The idea came to Pinkins after attending a YouTube panel at the Toronto International Film Festival in September. The event, hosted by the Blackhouse Foundation, inspired a YouTube binge and her discovery of the “Roast Yourself Challenge.” Determined to make her own entry, she recruited writer and director Isaac Klein to pen the lyrics, supplying him with “heaps of links of nasty stuff from the web” about her that she had compiled.
“It always stings when people say hurtful things,” the actress says of the material she was able to draw. “When it’s in writing, it’s like it’s said again and again and again. I believe that facing that pain and moving into it is exactly the kind of strength those of us who believe in equality are going to need in the Trump Era. We cannot back down, deflect or defend.”
No tribulation of Tonya Pinkins is safe from her own jabs, from her dramatic departure from Classic Stage Company’s Mother Courage and Her Children to the floundering sales of her most recent Broadway stint, Holler If Ya Hear Me. She puts her personal life back on trial as well, alluding to her string of contentious divorces and referring to herself a “deadbeat excuse for a mom,” reclaiming a term The New York Post used to denounce her in a 2003 piece over her failure to uphold court-ordered child support payments.
Enlisting peers to revisit those hardships with her was a challenge. The video features myriad fellow performers, including Christine Ebersole, Donna Murphy and the cast of Falsettos nodding along, reacting (under direction Pinkins supplied them) and occasionally joining in on certain lyrics. “My friends were very protective and didn’t want to say the lines,” she says. “So I got them twerking. And I told them, ‘I lived it; you only had to hear about it.’”
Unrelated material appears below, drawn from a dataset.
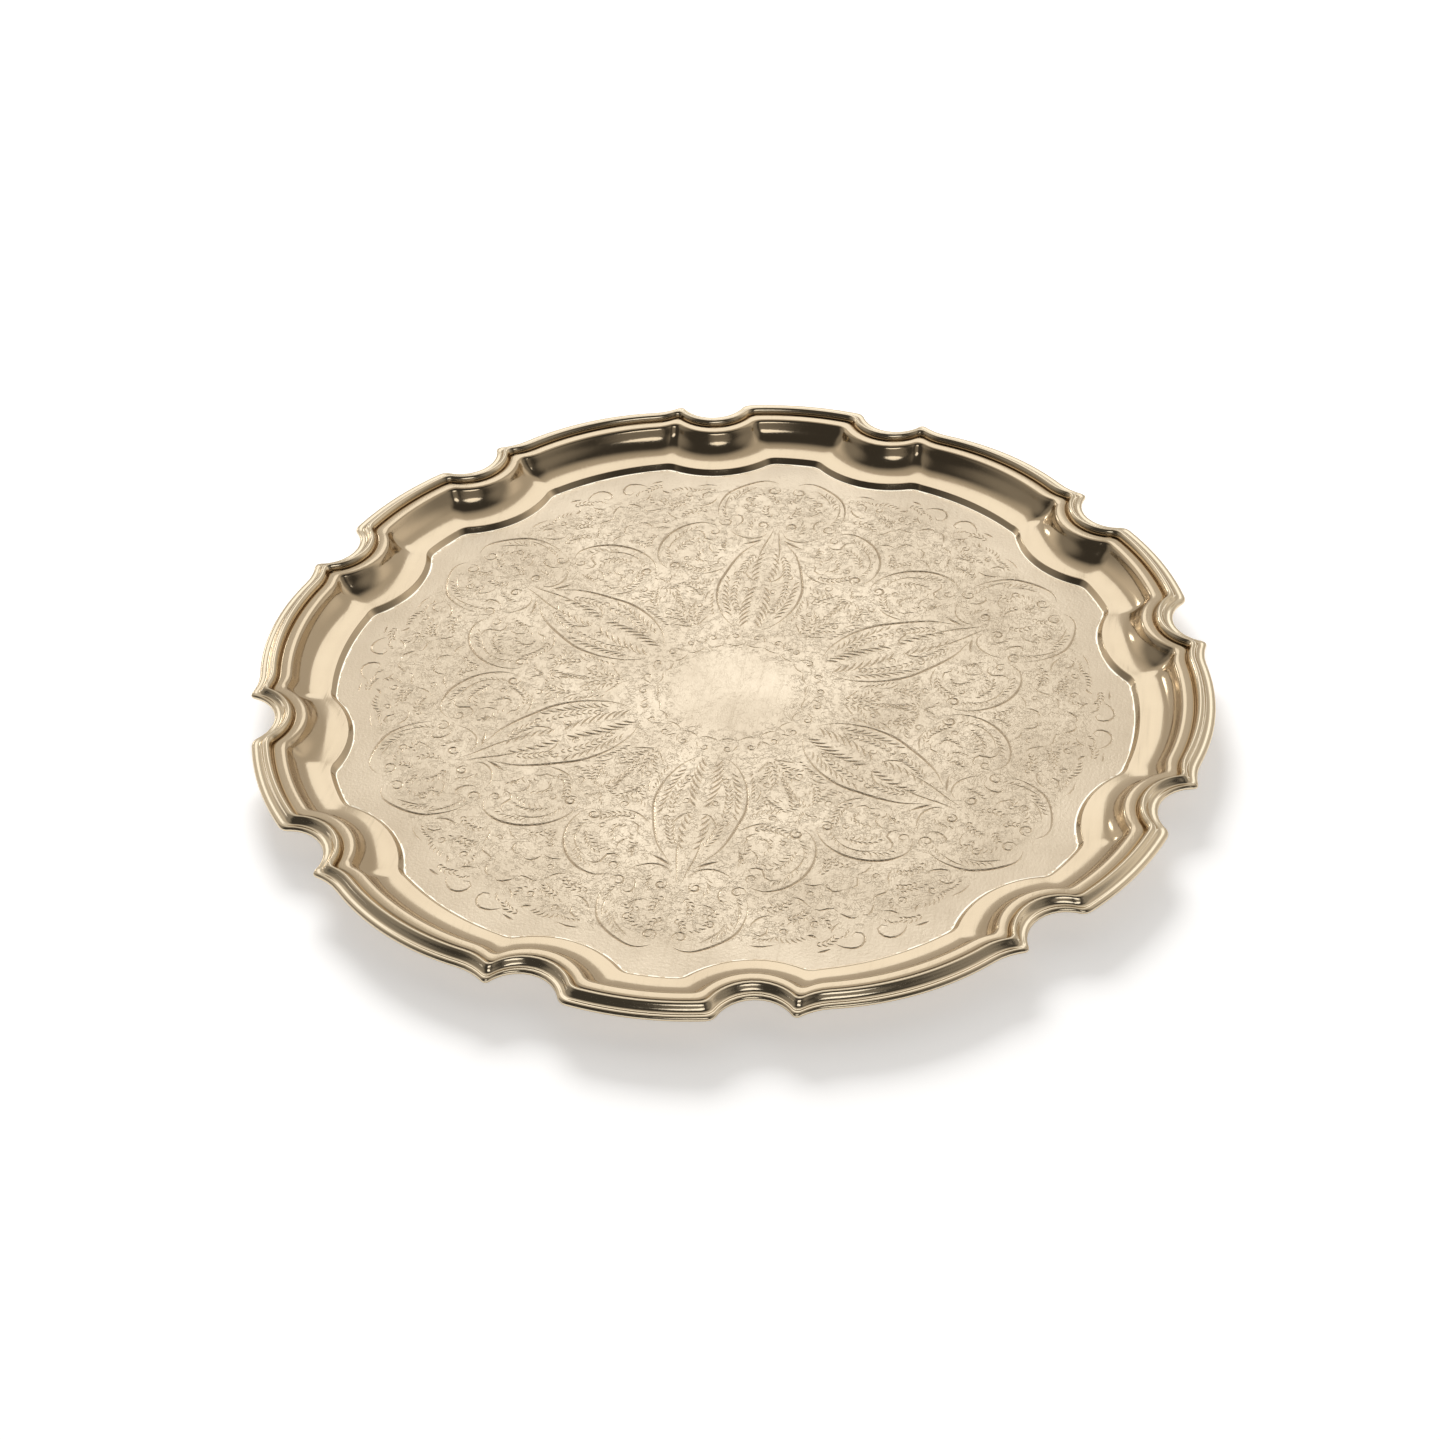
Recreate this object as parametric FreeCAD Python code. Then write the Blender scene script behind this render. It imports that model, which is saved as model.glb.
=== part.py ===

Pinkins’ custody hearings with her estranged second husband Ron Brawer began in 1993, around the start of what she now deems “a particularly painful period of my life.” It was then, she recalls, that she said a prayer: “I said, ‘God, if I can survive this and still find a way to laugh about it, I will know the divine is working in my life.’”
The divine is indeed working: “I laughed so much over the four months of making this. It was just awesome for me."